As usual, Boeheim had nothing but good things to say about Krzyzewski during Monday’s ACC teleconference.
“Coaching, it’s such a competitive field that you aren’t going to have a friends in coaching ‘cause you're trying to beat each other’s brains in for the most part,” Boeheim said. “It’s good to have to have a really good friend in coaching.”
The two met “a long time ago,” at a celebrity golf tournament at Duke University, Boeheim said.
“We first worked together back then,” he said. “We hit it off and we've been really good friends ever since.”
At the ACC Media Day last October, Boeheim didn’t talk about the significance of the eventual match-up between the two coaching legends. But Krzyzewski did.
"Every time Jim and I coach against each other, it will be a historic event,” he said during Media Day “So we understand what that means to the game and not just our individual teams. I think we're both at a point and have been at a point in our careers where we're cognizant that things that are great for the game, win or lose, will be pretty great for us."

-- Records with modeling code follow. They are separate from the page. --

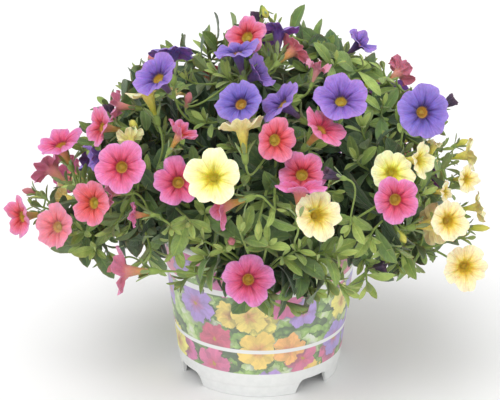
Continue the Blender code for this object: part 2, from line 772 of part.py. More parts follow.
def plan_shoots(rng, corollas, crowns, pots):
    """The shoots' curves, ring by ring from the top, each clear of those before it."""
    curves = []
    stems = []
    for count, elevation, first, reach in SHOOT_RINGS:
        for k in range(count):
            azimuth = first + 360.0 * k / count
            curves.append(find_shoot(azimuth, elevation, reach, rng, (corollas, stems, crowns, pots)))
            stems.append(stem_tree(curves[-1]))
    return curves, stems


def main():
    clear_scene()
    rng = random.Random(SEED)
    build_pot()
    build_soil()
    crowns = [build_crown(k, colour) for k, colour in enumerate(CROWN_COLOURS)]
    pots = [tree_of(lathe(pot_profile(), POT_SIDES)), tree_of(soil_body())]
    blooms = FRONT_BLOOMS + BACK_BLOOMS
    corollas = [corolla_tree(*bloom_seat(bloom), bloom.width) for bloom in blooms]
    curves, stems = plan_shoots(rng, corollas, crowns, pots)
    built = crowns + pots
    for k, bloom in enumerate(blooms):
        built.append(build_bloom(bloom, curves, stems, corollas[k + 1 :] + built))
    for k, curve in enumerate(curves):
        built.append(build_shoot(f"shoot_{k + 1:02d}", curve, stems[k + 1 :] + built, rng))


main()
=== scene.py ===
import math
import random
from typing import NamedTuple

import bmesh
import bpy
import numpy as np
from mathutils import Matrix, Vector, noise
from mathutils.bvhtree import BVHTree


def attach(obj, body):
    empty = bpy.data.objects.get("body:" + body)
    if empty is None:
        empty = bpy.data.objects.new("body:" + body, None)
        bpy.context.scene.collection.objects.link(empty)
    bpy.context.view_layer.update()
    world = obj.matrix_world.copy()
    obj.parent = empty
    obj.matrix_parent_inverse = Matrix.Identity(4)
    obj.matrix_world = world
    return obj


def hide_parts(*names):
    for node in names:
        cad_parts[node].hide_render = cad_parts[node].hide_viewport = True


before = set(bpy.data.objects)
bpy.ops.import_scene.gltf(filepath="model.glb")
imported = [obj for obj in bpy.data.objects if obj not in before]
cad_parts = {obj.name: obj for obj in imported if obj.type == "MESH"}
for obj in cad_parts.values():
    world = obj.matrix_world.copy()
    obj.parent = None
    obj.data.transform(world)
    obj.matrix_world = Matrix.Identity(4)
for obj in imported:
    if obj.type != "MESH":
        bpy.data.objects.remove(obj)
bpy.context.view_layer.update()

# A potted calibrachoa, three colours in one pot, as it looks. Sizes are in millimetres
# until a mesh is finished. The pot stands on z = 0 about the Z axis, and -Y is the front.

MM = 0.001
TAU = 2.0 * math.pi
SEED = 27
LOOKS_SEED = 405
UPWARD = Vector((0.0, 0.0, 1.0))
SIDEWAYS = Vector((1.0, 0.0, 0.0))
SHARP_ANGLE = math.radians(55.0)

# The pot, soil and young plants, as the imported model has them
POT_HEIGHT = 92.0
POT_BASE_RADIUS = 46.6
POT_TOP_RADIUS = 57.6
POT_LIP_RADIUS = 60.0
POT_LIP_DEPTH = 4.5
POT_WALL = 1.2
POT_SIDES = 44
FOOT_STEP = 6.8
FOOT_STEP_DEPTH = 0.5
FOOT_WALL = 1.6
FLOOR_TOP = 11.0
FLOOR_THICK = 1.3
PAD_RADIUS = 10.0
NOTCH_HEIGHT = 8.8
NOTCH_HALF_ANGLE = math.radians(13.5)
NOTCH_ANGLES = [math.radians(degrees) for degrees in (-49.0, 30.0, 131.0, 210.0)]
DRAIN_COUNT = 6
DRAIN_RADIUS = 4.0
DRAIN_CIRCLE = 27.0
SEAT_GAP = 0.3
SOIL_TOP = 80.0
SOIL_SIDES = 32
SOIL_LUMP = 1.6
SOIL_GRAIN = 0.11
POCKET_DEPTH = 12.0
CROWN_CIRCLE = 17.0
CROWN_HEIGHT = 34.0
CROWN_FOOT_RADIUS = 4.8
CROWN_TOP_RADIUS = 3.2
CROWN_LEAN = 5.0
CROWN_SIDES = 8
CROWN_TIP = 2.0
CROWN_COLOURS = ("violet", "pink", "yellow")

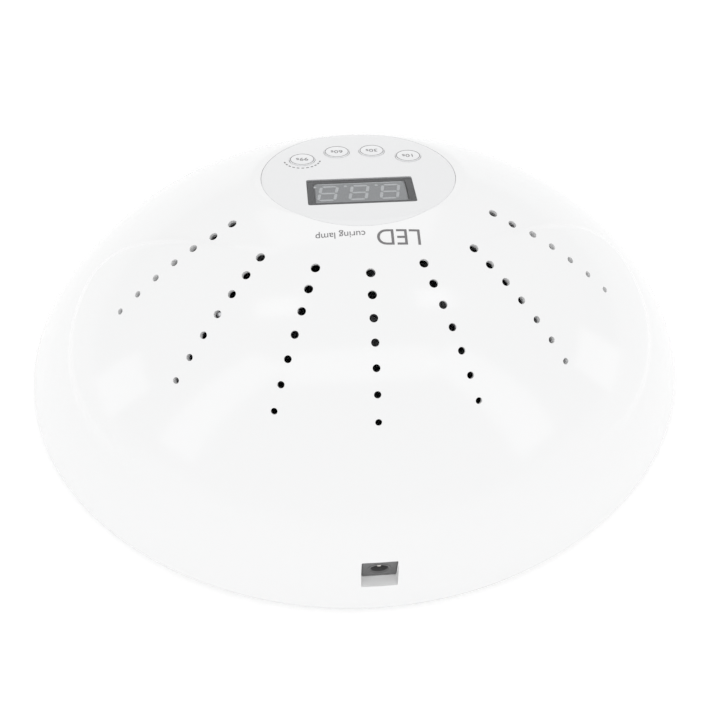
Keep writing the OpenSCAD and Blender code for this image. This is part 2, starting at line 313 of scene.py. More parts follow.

Instead of looking at the game as coach versus coach, Boeheim said during the media day he was more worried about Rodney Hood, Rasheed Sulaimon and Quinn Cook, not Krzyzewski.
And it when it comes to the player matchups, Boeheim should be a little worried. Not only do the Orange have to deal with Hood, Sulaimon and Cook, but freshman forward Jabari Parker as well. This season, Parker averages almost 19 points per game and a little over eight rebounds. Parker will most likely play on either Jerami Grant or C.J. Fair.
But SU has a flashy freshman of its own: Tyler Ennis.
Ennis elevated himself to Parker’s status as an elite freshman over the last seven games, averaging 13 points and 5.5 assists during that stretch. He’ll be match-up with Duke’s Cook.
Whether its Fair versus, Parker, Ennis versus Cook or Boeheim versus Krzyzewski, the game will still pit two of the country’s top teams over the last several decades together for the first time in 15 years.
Let the rivalry begin.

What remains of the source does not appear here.